„Wenn Arbeitskollegen mit mir sprechen, kriege ich nur die ersten paar Sätze mit. Dann schaltet mein Gehirn in den Automatikmodus. Plötzlich dreht sich alles um 3D-Touch, superscharfe Retina-Displays und ‚one more thing‘“, so der 32-jährige Fahrzeugmechaniker. Ausstiegsversuche hat Nils B. schon zwei hinter sich. „Für einige Tage hatte ich den Absprung geschafft, dann lockte mich ein dringend benötigtes Update zurück an meine Geräte.“ Seine Ausstiegsversuche wurden von der Sekte hart bestraft. „Während ich ihr der Tech-Gemeinde den Rücken kehrte, war es mir nicht möglich, mit meinen Freunden zu kommunizieren.
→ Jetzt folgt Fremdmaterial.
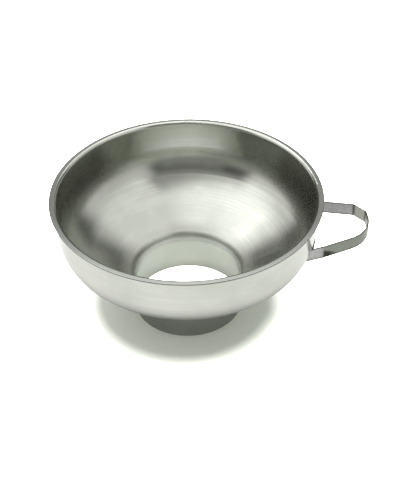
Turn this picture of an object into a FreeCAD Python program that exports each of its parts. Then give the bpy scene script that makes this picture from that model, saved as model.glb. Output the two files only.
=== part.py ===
import FreeCAD, Part
import math
import os

# Canning funnel: a wide drawn steel bowl, a short neck that drops into a jar's mouth,
# and a loop of steel strip at one side as a handle.
# Millimetres. The origin is the centre of the neck's lower end, +Z runs up the funnel's
# axis and the handle points along +X.

Vector = FreeCAD.Vector
AXIS_START = Vector(0, 0, 0)
AXIS_UP = Vector(0, 0, 1)

# ---- driving dimensions ----
SHEET = 0.7                 # thickness of the bowl's and the neck's steel
HEIGHT = 68.2               # neck's lower end to the top of the rim
RIM_RADIUS = 66.5           # outside of the flat out-turned rim
WALL_RADIUS = 63.5          # outside of the bowl's upright wall
WALL_DEPTH = 15.2           # rim top to where the wall starts to curve in
SHOULDER_RADIUS = 19.5      # first, tighter curve under the wall
SHOULDER_TURN = 46.0        # degrees turned by the first curve
BELLY_RADIUS = 42.0         # second, gentler curve
BELLY_TURN = 62.0           # degrees from upright where the curves end and the cone starts
RIM_BEND = 0.9              # outside radius of the bend under the rim
NECK_RADIUS = 27.6          # outside of the neck
NECK_BEND = 3.0             # outside radius of the bend from cone to neck
LIP_END = 17.0              # height at which the bowl's turned-down lip stops
SEAM_WIDTH = 0.8            # height of the butt weld between lip and collar
SEAM_CROWN = 0.12           # how far the weld stands proud of the neck's outside
EDGE_BREAK = 0.15           # rounding of the collar's lower edges

STRAP_THICK = 0.8
STRAP_WIDTH = 7.0
STRAP_TOP = 47.9            # upper edge of the handle strip
STRAP_EDGE = 0.25           # rounding of the strip's long edges
TAB_START = 9.5             # degrees from +X at which each welded tab ends
TAB_REACH = 26.0            # degrees from +X past which neither leg meets the wall
SPOT_RADIUS = 1.7           # weld nuggets that hold each tab
SPOT_DEPTH = 0.35           # how far a nugget reaches into the bowl's sheet
SPOT_DIMPLE = 0.12          # how far the electrode leaves the nugget below the tab's face
SPOT_ANGLES = (12.0, 15.6)  # degrees from +X of the two nuggets in each tab

# Centre line of the handle strip seen from above, as corners with their bend radii:
# two creases at the rear, one wide bend round the front and a slight set near the wall.
# The first and last lie inside the bowl, where the strip is trimmed to the wall.
STRAP_CORNERS = (
    (52.0, 22.0, 0.0),
    (84.6, 16.1, 1.8),
    (89.9, 10.2, 2.2),
    (91.2, -6.0, 17.0),
    (66.5, -16.9, 8.0),
    (52.0, -21.7, 0.0),
)


def polar(radius, degrees):
    """Offset in a plane, radius long, degrees below the outward direction."""
    turn = math.radians(degrees)
    return radius * math.cos(turn), -radius * math.sin(turn)


def arc(centre, radius, start, end):
    """Arc edge in the XZ plane between two angles in degrees."""
    points = []
    for degrees in (start, (start + end) / 2, end):
        turn = math.radians(degrees)
        points.append(Vector(centre[0] + radius * math.cos(turn), 0,
                             centre[1] + radius * math.sin(turn)))
    return Part.Arc(*points).toShape()


def line(start, end):
    return Part.makeLine(Vector(start[0], 0, start[1]), Vector(end[0], 0, end[1]))


def ends(edge):
    """First and last point of an edge as (radius, height) pairs, in drawing order."""
    first = edge.valueAt(edge.FirstParameter)
    last = edge.valueAt(edge.LastParameter)
    return (first.x, first.z), (last.x, last.z)


# ---- centres of the bowl section's curves ----
shoulder_centre = (WALL_RADIUS - SHOULDER_RADIUS, HEIGHT - WALL_DEPTH)
step_x, step_z = polar(SHOULDER_RADIUS - BELLY_RADIUS, SHOULDER_TURN)
belly_centre = (shoulder_centre[0] + step_x, shoulder_centre[1] + step_z)
rim_centre = (WALL_RADIUS + RIM_BEND, HEIGHT - SHEET - RIM_BEND)

# The cone leaves the belly as its tangent, and a bend inside the corner turns it down.
belly_x, belly_z = polar(BELLY_RADIUS, BELLY_TURN)
cone_top = (belly_centre[0] + belly_x, belly_centre[1] + belly_z)
cone_fall = 1 / math.tan(math.radians(BELLY_TURN))
corner_height = cone_top[1] - (cone_top[0] - NECK_RADIUS) * cone_fall
bend_length = NECK_BEND * math.tan(math.radians(BELLY_TURN) / 2)
neck_centre = (NECK_RADIUS + NECK_BEND, corner_height - bend_length)


def skin(inset):
    """Edges of the bowl's section from rim to lip, inset from the outside surface."""
    edges = []
    if inset > 0:
        rim_start = (RIM_RADIUS - SHEET / 2, HEIGHT)
    else:
        rim_start = (RIM_RADIUS - SHEET / 2, HEIGHT - SHEET)
    bend = arc(rim_centre, RIM_BEND + inset, 90, 180)
    edges.append(line(rim_start, ends(bend)[0]))
    edges.append(bend)
    shoulder = arc(shoulder_centre, SHOULDER_RADIUS - inset, 0, -SHOULDER_TURN)
    edges.append(line(ends(bend)[1], ends(shoulder)[0]))
    edges.append(shoulder)
    belly = arc(belly_centre, BELLY_RADIUS - inset, -SHOULDER_TURN, -BELLY_TURN)
    edges.append(belly)
    neck = arc(neck_centre, NECK_BEND + inset, 180 - BELLY_TURN, 180)
    edges.append(line(ends(belly)[1], ends(neck)[0]))
    edges.append(neck)
    edges.append(line(ends(neck)[1], (NECK_RADIUS - inset, LIP_END)))
    return edges


def revolve(edges, degrees=360):
    face = Part.Face(Part.Wire(Part.__sortEdges__(edges)))
    return face.revolve(AXIS_START, AXIS_UP, degrees)


def make_bowl():
    edges = skin(0) + skin(SHEET)
    edges.append(arc((RIM_RADIUS - SHEET / 2, HEIGHT - SHEET / 2), SHEET / 2, 90, -90))
    edges.append(line((NECK_RADIUS - SHEET, LIP_END), (NECK_RADIUS, LIP_END)))
    return revolve(edges)


def make_core():
    """Everything inside the bowl's outside surface, used to trim the handle."""
    edges = skin(0)
    top = (RIM_RADIUS - SHEET / 2, HEIGHT - SHEET)
    edges.append(line(top, (0, HEIGHT - SHEET)))
    edges.append(line((0, HEIGHT - SHEET), (0, LIP_END)))
    edges.append(line((0, LIP_END), (NECK_RADIUS, LIP_END)))
    return revolve(edges)


def make_collar():
    inner = NECK_RADIUS - SHEET
    top = LIP_END - SEAM_WIDTH
    edge = EDGE_BREAK
    return revolve([
        line((inner, edge), (inner, top)),
        line((inner, top), (NECK_RADIUS, top)),
        line((NECK_RADIUS, top), (NECK_RADIUS, edge)),
        arc((NECK_RADIUS - edge, edge), edge, 0, -90),
        line((NECK_RADIUS - edge, 0), (inner + edge, 0)),
        arc((inner + edge, edge), edge, -90, -180),
    ])


def make_seam():
    inner = NECK_RADIUS - SHEET
    low = LIP_END - SEAM_WIDTH
    middle = LIP_END - SEAM_WIDTH / 2
    crown = Part.Arc(Vector(NECK_RADIUS, 0, LIP_END),
                     Vector(NECK_RADIUS + SEAM_CROWN, 0, middle),
                     Vector(NECK_RADIUS, 0, low)).toShape()
    return revolve([
        line((inner, low), (inner, LIP_END)),
        line((inner, LIP_END), (NECK_RADIUS, LIP_END)),
        crown,
        line((NECK_RADIUS, low), (inner, low)),
    ])


def strap_side(shift):
    """One long side of the strip's plan, shift outwards from its centre line."""
    corners = [Vector(x, y, 0) for x, y, radius in STRAP_CORNERS]
    radii = [radius for x, y, radius in STRAP_CORNERS]
    edges = []
    start = None
    for index in range(1, len(corners) - 1):
        corner = corners[index]
        back = (corners[index - 1] - corner).normalize()
        ahead = (corners[index + 1] - corner).normalize()
        opening = back.getAngle(ahead)
        reach = radii[index] / math.tan(opening / 2)
        inward = (back + ahead).normalize()
        centre = corner + inward * (radii[index] / math.sin(opening / 2))
        scale = (radii[index] + shift) / radii[index]
        first = centre + (corner + back * reach - centre) * scale
        middle = centre - inward * (radii[index] + shift)
        last = centre + (corner + ahead * reach - centre) * scale
        if start is None:
            start = corners[0] + (first - (corner + back * reach))
        edges.append(Part.makeLine(start, first))
        edges.append(Part.Arc(first, middle, last).toShape())
        start = last
        final = corners[-1] + (last - (corner + ahead * reach))
    edges.append(Part.makeLine(start, final))
    return edges


def make_loop():
    """The standing strip of the handle, still running through the bowl's wall."""
    outer = strap_side(STRAP_THICK / 2)
    inner = strap_side(-STRAP_THICK / 2)
    edges = outer + inner
    edges.append(Part.makeLine(outer[0].firstVertex().Point, inner[0].firstVertex().Point))
    edges.append(Part.makeLine(outer[-1].lastVertex().Point, inner[-1].lastVertex().Point))
    face = Part.Face(Part.Wire(Part.__sortEdges__(edges)))
    face.translate(Vector(0, 0, STRAP_TOP - STRAP_WIDTH))
    loop = face.extrude(Vector(0, 0, STRAP_WIDTH))
    long_edges = [edge for edge in loop.Edges
                  if abs(edge.firstVertex().Point.z - edge.lastVertex().Point.z) < 0.01
                  and edge.Length > STRAP_THICK * 1.5]
    return loop.makeFillet(STRAP_EDGE, long_edges)


def make_tab_ring(start, end):
    """A band that lies on the bowl's shoulder, between two angles from +X."""
    def crossing(radius, height):
        drop = (shoulder_centre[1] - height) / radius
        return -math.degrees(math.asin(drop))

    low = STRAP_TOP - STRAP_WIDTH
    outside = SHOULDER_RADIUS + STRAP_THICK
    on_wall = arc(shoulder_centre, SHOULDER_RADIUS,
                  crossing(SHOULDER_RADIUS, STRAP_TOP), crossing(SHOULDER_RADIUS, low))
    clear = arc(shoulder_centre, outside,
                crossing(outside, STRAP_TOP), crossing(outside, low))
    top = line(ends(on_wall)[0], ends(clear)[0])
    bottom = line(ends(on_wall)[1], ends(clear)[1])
    band = revolve([on_wall, clear, top, bottom], end - start)
    band.rotate(AXIS_START, AXIS_UP, start)
    return band


def make_strap(core):
    """The handle: one strip whose two ends turn towards each other along the wall."""
    corners = [Vector(x, y, 0) for x, y, radius in STRAP_CORNERS]
    plan = Part.Face(Part.makePolygon(corners + corners[:1]))
    between_legs = plan.extrude(Vector(0, 0, HEIGHT))
    strap = make_loop().cut(core)
    for start, end in ((TAB_START, TAB_REACH), (-TAB_REACH, -TAB_START)):
        strap = strap.fuse(make_tab_ring(start, end).common(between_legs))
    return strap.removeSplitter()


def make_nuggets(side, outer_end):
    """The spot welds of one tab; side is 1 at the rear leg and -1 at the front leg."""
    drop = shoulder_centre[1] - (STRAP_TOP - STRAP_WIDTH / 2)
    tilt = math.asin(drop / SHOULDER_RADIUS)
    nuggets = []
    for degrees in SPOT_ANGLES:
        turn = math.radians(degrees * side)
        normal = Vector(math.cos(tilt) * math.cos(turn),
                        math.cos(tilt) * math.sin(turn),
                        -math.sin(tilt))
        centre = Vector(shoulder_centre[0] * math.cos(turn),
                        shoulder_centre[0] * math.sin(turn),
                        shoulder_centre[1])
        start = SHOULDER_RADIUS - SPOT_DEPTH
        nuggets.append(Part.makeCylinder(SPOT_RADIUS, outer_end - start,
                                         centre + normal * start, normal))
    return Part.makeCompound(nuggets)


def main():
    os.makedirs("parts", exist_ok=True)
    bowl = make_bowl()
    strap = make_strap(make_core())
    nodes = {}
    for name, side in (("front_spot_welds", -1), ("rear_spot_welds", 1)):
        nugget_face = SHOULDER_RADIUS + STRAP_THICK - SPOT_DIMPLE
        nodes[name] = make_nuggets(side, nugget_face)
        bored = make_nuggets(side, SHOULDER_RADIUS + STRAP_THICK * 2)
        bowl = bowl.cut(nodes[name])
        strap = strap.cut(bored)
    nodes["funnel_bowl"] = bowl
    nodes["neck_collar"] = make_collar()
    nodes["neck_weld_seam"] = make_seam()
    nodes["handle_strap"] = strap
    for name, shape in nodes.items():
        shape.exportStep("parts/" + name + ".step")
        print(name, "valid" if shape.isValid() else "NOT VALID", len(shape.Solids), "solids",
              round(shape.Volume, 1), "mm3")
    print("cone meets neck at", round(corner_height, 2), "straight bore ends at",
          round(neck_centre[1], 2))


main()
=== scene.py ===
import math
from collections import namedtuple

import bpy
from mathutils import Matrix, Vector


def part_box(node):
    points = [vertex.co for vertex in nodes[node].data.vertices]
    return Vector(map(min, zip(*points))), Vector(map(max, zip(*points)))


# Studio and materials for a steel canning funnel. Metres, +Z up; the origin is the
# centre of the neck's lower end and the handle points along +X.

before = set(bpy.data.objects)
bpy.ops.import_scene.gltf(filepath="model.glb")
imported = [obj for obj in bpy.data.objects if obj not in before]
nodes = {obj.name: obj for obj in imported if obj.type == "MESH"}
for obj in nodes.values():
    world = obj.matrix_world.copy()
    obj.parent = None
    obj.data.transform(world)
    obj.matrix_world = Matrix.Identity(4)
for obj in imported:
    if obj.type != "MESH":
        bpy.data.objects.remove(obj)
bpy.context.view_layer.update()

rim_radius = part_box("funnel_bowl")[1].y
rim_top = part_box("funnel_bowl")[1].z
neck_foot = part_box("neck_collar")[0].z
neck_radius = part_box("neck_collar")[1].y
strap_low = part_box("handle_strap")[0].z
strap_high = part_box("handle_strap")[1].z

MM = 0.001


# ---------------------------------------------------------------- camera

CAMERA_DISTANCE = 0.5526      # from the middle of the rim
CAMERA_ELEVATION = 36.75      # degrees above the rim's plane
CAMERA_AIM = Vector((0.0063, 0.0, 0.0385))
CAMERA_ROLL = 0.57            # degrees, right side up
CAMERA_LENS = 85.2


def add_camera():
    rise = math.radians(CAMERA_ELEVATION)
    data = bpy.data.cameras.new("camera")
    data.lens = CAMERA_LENS
    camera = bpy.data.objects.new("camera", data)
    bpy.context.scene.collection.objects.link(camera)
    camera.location = (0.0, -CAMERA_DISTANCE * math.cos(rise),
                       rim_top + CAMERA_DISTANCE * math.sin(rise))
    look = (CAMERA_AIM - camera.location).to_track_quat("-Z", "Y").to_matrix()
    roll = Matrix.Rotation(math.radians(-CAMERA_ROLL), 3, "Z")
    camera.rotation_euler = (look @ roll).to_euler()
    bpy.context.scene.camera = camera


# ---------------------------------------------------------------- node helpers

def feed(tree, socket, value):
    """Link a socket to another, or set it to a plain value."""
    if isinstance(value, bpy.types.NodeSocket):
        tree.links.new(value, socket)
    else:
        socket.default_value = value


def calc(tree, operation, *values):
    """A Math node; returns its output."""
    node = tree.nodes.new("ShaderNodeMath")
    node.operation = operation
    for socket, value in zip(node.inputs, values):
        feed(tree, socket, value)
    return node.outputs[0]


def ramp(tree, value, low, high, to_low, to_high, smooth=False):
    """Map a value from low..high to to_low..to_high, clamped."""
    node = tree.nodes.new("ShaderNodeMapRange")
    if smooth:
        node.interpolation_type = "SMOOTHSTEP"
    names = ("Value", "From Min", "From Max", "To Min", "To Max")
    for name, number in zip(names, (value, low, high, to_low, to_high)):
        feed(tree, node.inputs[name], number)
    return node.outputs["Result"]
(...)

Ich war Mutterseelenallein.“
Horrende Mitgliederbeiträge im Halbjahresrhythmus
Für die Tech-Sekte, nennen wir sie an dieser Stelle „Depple“, hat Nils B. schon mehrere zehntausend Franken ausgegeben. „Immer wieder wurde mir versprochen, in Zukunft noch leichter, schärfer und besser kommunizieren zu können. Mir wurde vorgegaukelt, ich könnte ein schöneres Leben führen und neue Freunde treffen, doch schlussendlich war ‚Depple‘ nur hinter meinem Geld her.“ Alle sechs Monate habe er etwas Neues kaufen müssen. Bei einer Weigerung sei er von den anderen Kirchenmitgliedern verspottet worden. „Sie lachten höhnisch und meinten, ich sei technisch nicht auf dem neusten Stand.“
Vor zwei Tagen besuchte Nils B. „Depples“ Gottesdienst namens „Keynote“. „Da wurden mir viele tolle Erneuerungen versprochen, die ich kaum erwarten kann. Aber mir graut es schon jetzt vor der fällig werdenden Zahlung.“ Hinzu kämen jeweils lange Wartezeiten vor dem Konsumtempel von „Depple“. Ob er einen weiteren Ausstiegsversuch wagen wird, kann Nils B. momentan nicht sagen. „Ich würde es mir wünschen. Meine Freundin hat es geschafft. Sie hat ‚Depple‘ verlassen und sich der Religionsgemeinschaft ‚Scientology‘ angeschlossen.“ Die sei zwar nicht unbedingt preiswerter als „Depple“, aber zumindest soll der Ausstieg leichter sein.